A blog devoted to sharing timely horticulture topics and answering the questions of gardeners and homeowners.

Seed Starting Care

It's finally that time of year! The time to start getting seeds started indoors for transplanting into the garden this spring! I relish the anticipation of waiting for those precious seeds to germinate and the excitement when I'm finally able to plant those transplants outdoors. I'm planning to go through my seeds this weekend and make my schedule for seeding.

I've come up with a few care guidelines below that can help you be successful in your seed starting this year:


  • After seeding, be sure to keep the soil evenly moist, but not sopping wet. The best way to test soil moisture is to stick your finger into the soil and see how moist it is. If the soil is dry, go ahead and water. If the soil is still moist, wait until it is dry to water again.
  • Always be sure that the container has drainage and the seeds aren't sitting in a pool of water at the bottom of the container.
  • Be careful to water gently from overhead to not damage any seedlings or blast the seeds from their cells.


  • Emerging seedlings need at least 6 hours of direct sunlight a day.
  • A southern or western facing window will provide the brightest light.
  • If those windows are not available, supplemental lighting may be added by using fluorescent bulbs or grow lights.
  • Lighting should be placed 6-8 inches above the plants for at least 14-16 hours a day.
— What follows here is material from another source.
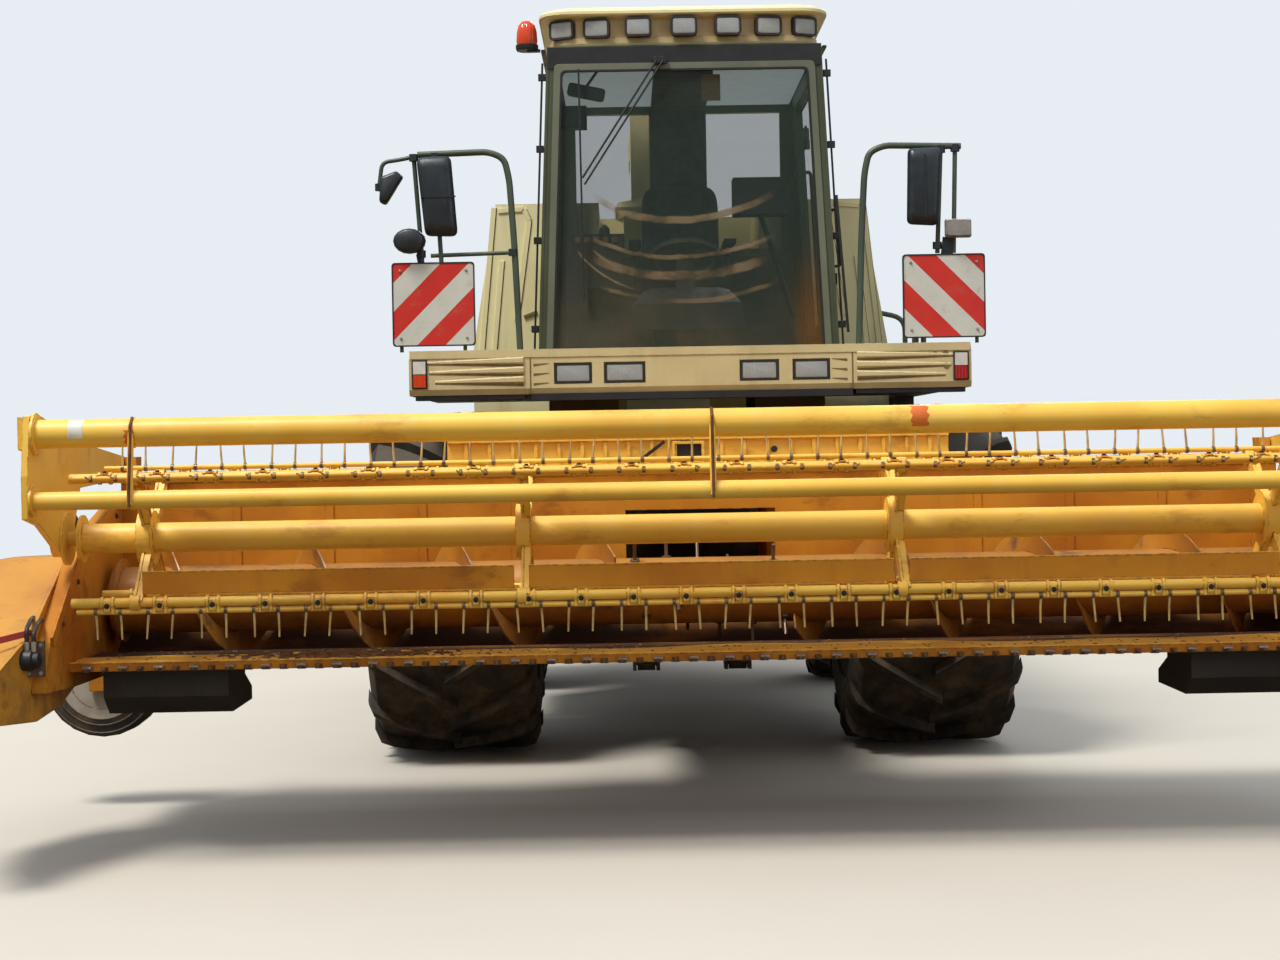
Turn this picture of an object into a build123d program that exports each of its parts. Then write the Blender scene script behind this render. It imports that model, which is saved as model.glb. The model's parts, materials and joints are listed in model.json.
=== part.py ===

  • The early season, spring, cool crops should ideally be grown at 60-70 degrees F during the day and 50 degrees at night.
  • The summer or warm season crops should ideally be grown at 70-75 degrees F during the day and 60 degrees at night.

Common Problems

Seedlings did not germinate well

  • This could be due to a variety of factors, including bad seed, disease problems, or improper watering, temperatures, or lighting.
Seedlings are long and leggy and stretched out.
  • The seedlings likely need more light. Move to a brighter location.
Damping off disease
  • This disease will show up as dead seedlings in areas scattered around the flat. The seedlings will rot at the base and fall over dead.
  • The best prevention of this is to make sure the seedlings are not overwatered.